Insel tells us, “When my son showed every sign of ADHD,” he and his wife initially tried non-medication methods that were unsuccessful, but then a “child psychiatrist friend recommended a pilot trial of methylphenidate (sold under the trade name Ritalin).” After Insel’s son was given Ritalin, Insel reports, “Within a few hours we watched our whirling dervish slow down, put away his toys, and begin to listen for the first time. We were stunned. But our son was unimpressed. We asked him about the medication a week later. His response remains one of the most convincing statements I have ever heard about psychopharmacology.” Insel’s son’s response? “Doesn’t do much for me, Dad, but it makes everybody else a lot nicer.” For Insel, that may be healing but not by my definition of it.

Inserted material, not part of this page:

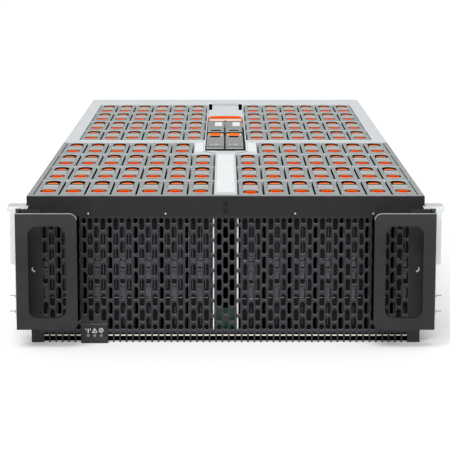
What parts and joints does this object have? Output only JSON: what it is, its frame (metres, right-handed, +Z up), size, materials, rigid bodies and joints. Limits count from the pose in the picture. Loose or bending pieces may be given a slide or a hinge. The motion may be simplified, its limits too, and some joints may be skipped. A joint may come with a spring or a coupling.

There are of course psychiatric patients who state that acquiring a psychiatric diagnosis and receiving biochemical-electrical treatments helped them feel better. For some people, it can “feel better” to accept a socially acceptable label of defectiveness (be that label one of sinner or mentally ill) and then comply with the procedures of authorities (be they clergy or doctors). There is the “feeling better” relief that comes from being believing that one has become more socially acceptable; and for some people, their biochemical-electrical treatments can numb their pain (or function as a placebo that fulfills their expectations of pain relief). All of this, for some people, can “feel better,” at least initially.
The experience that some people report of “feeling better” following their acceptance of a psychiatric diagnosis and compliance with treatment is not synonymous with healing. Healing is about reconnecting and becoming more whole. In our culture, many people have never experienced the pleasure and power of truly healing, and so they cannot make this distinction. In a sane society, mental health professionals would know the difference, but we do not live in a sane society.
Among mental health professionals, it is especially common for psychiatrists—because of their medical schooling socialization—not to make this distinction between “feeling better” and true healing. Those few psychiatrists who do make this distinction are likely subject to ostracism by their colleagues—and vulnerable to retraumatization. I say retraumatization because becoming a psychiatrist is—in common with substance abuse, inattention, and voice hearing—likely a coping mechanism to control pain, often the pain of a dysfunctional family of origin.
So, how does deconstructing psychiatry’s medical model and understanding how it traumatizes and retraumatizes help us to heal?
Being traumatized means being disconnected, including being disconnected from one’s own being, from others, and from other aspects of life; and the beginning of healing from trauma requires stripping power away from disconnecting violators. The stripping of power from a disconnecting violator is a necessary first step to reconnecting, but it is not sufficient, as it only opens the door to healing. The good news is that once the door is opened, there are as many reconnecting paths to wholeness as there are different human temperaments and cognitive styles.